Just a few slots down from “happy birthday” (seniru chukkahamunida), we learn the important phrase, “I humbly pray for the longevity of our great leader and comrade Kim Jong-il.” (widehan ryondoja kimu-joniru donjiwi mansumuganuru samuga chugonhamunida).

Oh… wait a minute.

It’s really important to note that this book was originally written in 1995, and it would seem that an updated edition hadn’t been made at the time to reflect our great leader and comrade’s passing in 2011. So, it might be wise to avoid that last one, since it might be taken the wrong way. Perhaps you can play it safe and just swap “il” with “un” instead.

It’s useful to know local expressions too, so you don’t end up sounding like a stiff. For example, you don’t want to just say “that was fast” like some poindexter. Instead you should say “that was faster than a monkey-driven rocket car” and the North Korean equivalent of that would be “that is really the speed of Chollima” (chonmaru chonrimasoku toimunida).

That might not sound so slick, but the mythical horse known as Chollima is especially popular in North Korea after, Kim Il-sung invoked its name in the slogan “rush as the speed of Chollima” to encourage a speedy rebuilding after the fighting of the Korean War. So, name-dropping that gallant steed will get you sounding like a dutiful prole in no time!

▼ A large statue of Chollima in Pyongyang

Now that pleasantries are out of the way, it’s time for some practical North Korean in use. First up is the dinner table.

In this section you can learn how to say; “This is just as delicious as the rumors said! Crisp and refreshing and aromatic!” (yokushi tuttonbadero pyorumashimunida! sankehamyonsodo chinhan masuru nemyo hyangiro pusumunida!).

The phrase could technically be used for any food, but the context of the phrase book would strongly suggest it’s referring to North Korean kimchi. If you hadn’t heard the rumors about it yet, you’re welcome in joining us and Let’s Speak North Korean in starting them.

Also, despite its image, North Korea is actually lenient towards alternative diets and you can feel free to customize your order with phrases such as: “I don’t eat pork. I’ll have chicken or pheasant.” (nanun tejigogiru anmokusumunida. takukogina kwonkogiru chushipushiyo.)

Finally, there’s a wealth of other useful phrases for the advanced North Korean learner:

● “Comrade Kim Il-sung was the most outstanding leader of our time.” (kimu-iruson donjinun urishidewi kajan koru churuhan suryonishiyossumunida)
● “With the passing of Kim Il-sung, humanity has lost a legendary hero and great leader.” (kimu-iruson donjiwi sogoro inryunun chonsorujokuyonun, widehan suryonuru irossumunida)
● “It is truly a miracle that Pyongyang was so beautifully reconstructed in such a short time.” (chonmaru pyonyanshiga charupun kigane kurokke arumudapuko fururyunhage konsorutengosun kijogimunida)
“Such a miracle can only occur in North Korea, under the leadership of our great leader Kim Jong-il.” (iron kijogun ojiku widehan ryondoja kimu-joniru donjiwi ryondoru pannun chosonesoman isurusu innun irimunida)
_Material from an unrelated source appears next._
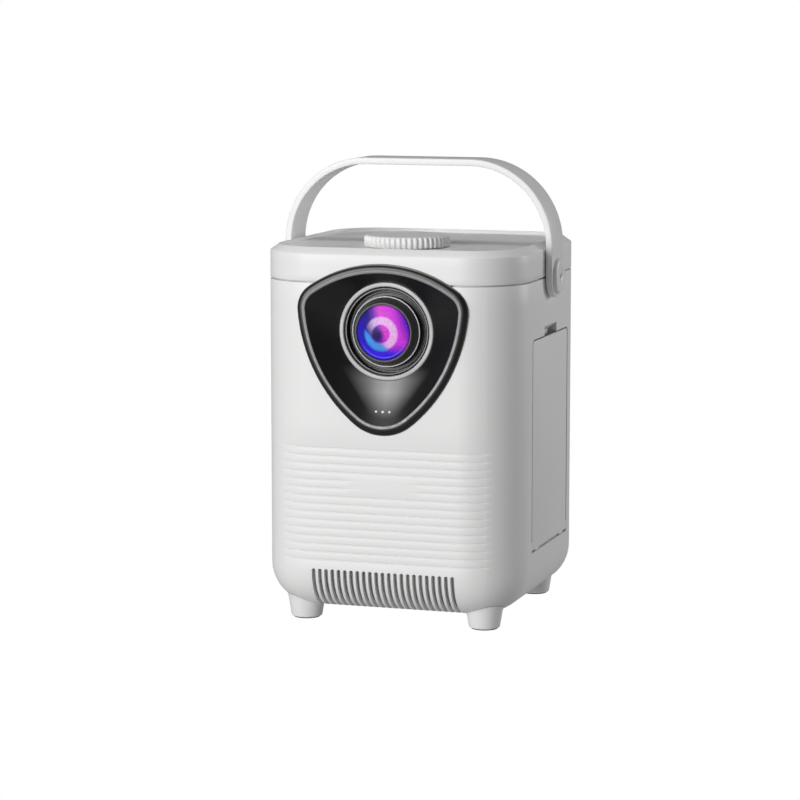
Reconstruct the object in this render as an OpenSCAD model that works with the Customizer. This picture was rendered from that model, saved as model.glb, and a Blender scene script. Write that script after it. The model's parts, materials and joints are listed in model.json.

Again, you may want to tailor some of those phrases to whomever the Supreme Leader is at the time of your stay. Otherwise, they ought to serve you well, whether you’re breaking the ice at parties or beseeching mercy on the firing line.

Finally, by the time you reach page 43, you’ll know just what to say when the benevolence of modern-times’ greatest leader and the world’s finest-smelling man Kim Jong-un grants you permission to leave. Simply say: “Thank you for the kindness and hospitality you have given us during our time visiting (sightseeing in) North Korea.” (uriwi choson panmun [kowangowan] kigan tanshinduri uriru chinjori tehejushinde tehayokamusaru turimunida)

There’s a whole lot to learn in Let’s Speak North Korean and it should be helpful for anyone planning a trip there in the near future. When there, you can also probably pick up the latest edition, which he expect includes phrases such as “The world loves it when we launch missile after missile into the sea.” and “There was something hard in my Pheasant McNugget. Can I have a refund?”